On Thursday we went to the Salzburg Museum, and something about it has impressed me in the days since. On the first floor, just off the foyer, is their most recent exhibition dedicated to citizens of Salzburg that were victims of concentration camps. They have lists of the victims' names. They have the names of Austrians that were not victims but perpetrators involved in the concentration camps. They even have on display some of the torture devices used in the camps- electric shock machines. They even have pictures of the experiments. And I must explain that I was frustrated when I first entered the exhibit because everything was in German without any English translation at all. Why was it all in German? Couldn't I read it, too? Couldn't I know?
I guessed the answer was no.
I walked through the rest of the museum, which currently exhibits paintings and memorabilia from different archbishops and royalty and high profile politicians from Salzburg, dating back several centuries. These floor exhibitions were entitled, "The Myth of Salzburg" and "Salzburg Personalities." Now Austria, up into the early twentieth century had been governed by foreign archbishops that heavily influenced the architecture and layout of the beautiful city of Salzburg.
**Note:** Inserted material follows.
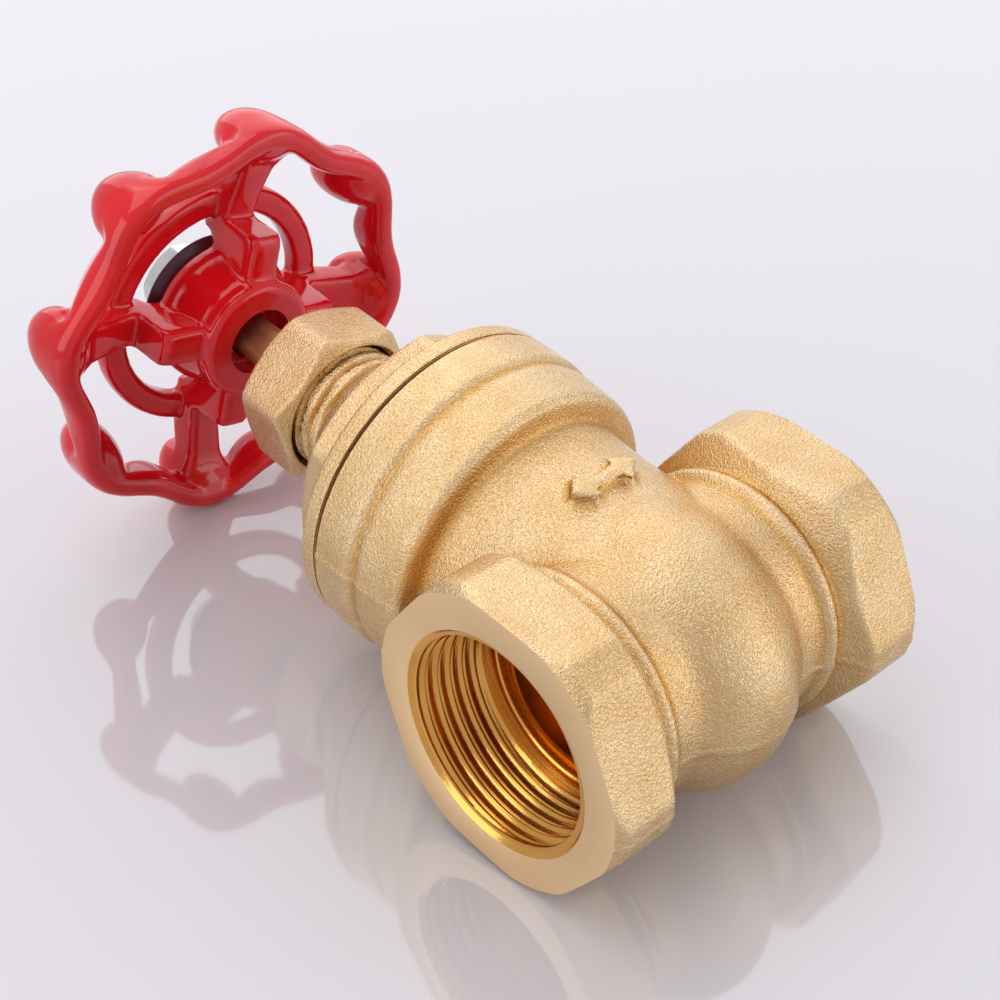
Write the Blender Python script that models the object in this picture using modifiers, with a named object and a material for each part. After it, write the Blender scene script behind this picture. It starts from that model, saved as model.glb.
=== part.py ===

The art that reflected its development gives an ethereal feel to its history and growth. This, hand in hand with the famous composers that occupied the city, including Mozart, Bach, Haydn, etc, created a reputation of luxury and sophistication.
Upon leaving the museum, Professor Hicks was raving about the layout of the museum. "It's the most strategic museum I've ever been in," he said. "Think about it. The 'Myth of Salzburg'? Why did they call it that? And the first exhibit you see are grotesque remnants of Austria's worst moments in history, and then you see all of this ethereal art about Salzburg and it's beauty. Why did they make it that way? And why was the first exhibit only in German?"
The truth is, that the exhibit was for Salzburgers and Europeans alone. The truth is, that Salzburg, for all of it's beauty and how safe it is now, was a myth and still remains so in many ways because it was not unique to or exempt from the pain and destruction of the World Wars. The harsh contrast between that first exhibit about the concentration camp victims and the other exhibits was MEANT as a shock to the system, and truthfully, we English speaking Americans that were baby-booming on our half of the world while Europe was ravaged by the aftermath of WWII are not ever going to truly grasp what it means for this continent to continually pick up and move on. In so many ways, Europe has thrived in the half-century since the wars ended, but they still feel the sting. We will never truly know it. It's a bit like reading a foreign language; we can make out a few of the ideas, but we don't comprehend the depth of its meaning.